Respondent’s other contentions are not very clear, but, apparently, he urges that the separate defense does not contain a denial of material allegations of the complaint and is, therefore, incomplete under the rule *393laid down in Douglass v. Phenix Ins. Co., 138 N. Y. 209. Evidently, the “ material ” allegations to which he refers is that the note “ lawfully came into the possession of plaintiff for value.” That, however, is not equivalent to the plea that plaintiff is a holder in due course. Moreover, it is, in any aspect, defective as stating merely a legal conclusion. Browning King & Co. v. Terwilliger, 144 App. Div. 516; Fulton v.
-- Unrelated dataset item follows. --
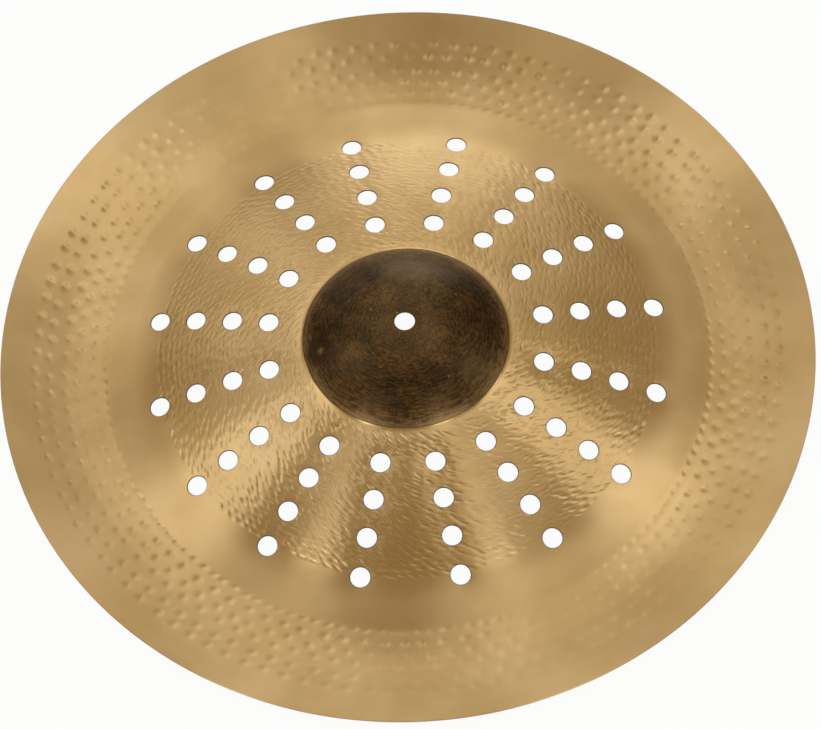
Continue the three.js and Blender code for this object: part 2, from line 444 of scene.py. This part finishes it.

Varney, 117 id. 575. If, however, plaintiff should rely on the presumption accorded in the Negotiable Instruments Law, that he is a holder in due course, then defendant is entitled to have considered the allegation of the answer that the plaintiff is not a bona fide holder for value. The plaintiff-respondent’s claim that this pleading states merely a legal conclusion might have force had it been raised below, but it is not available here; for, had it been raised below, defendant, under the pleadings, would have been entitled to permission to amend so as to plead that plaintiff at the time he negotiated the note had knowledge of the facts of the defense as set forth. See McCarton v. City of New York, 149 App. Div. 516; Ramsay v. Miller, 202 N. Y. 72; Boynton Furnace Co. v. Trohn, 141 App. Div. 773.
Order reversed and new trial ordered, with costs to appellant to abide the event.
Seabuby and Guy, JJ., concur.Order reversed and new trial ordered, with costs to appellant to abide event.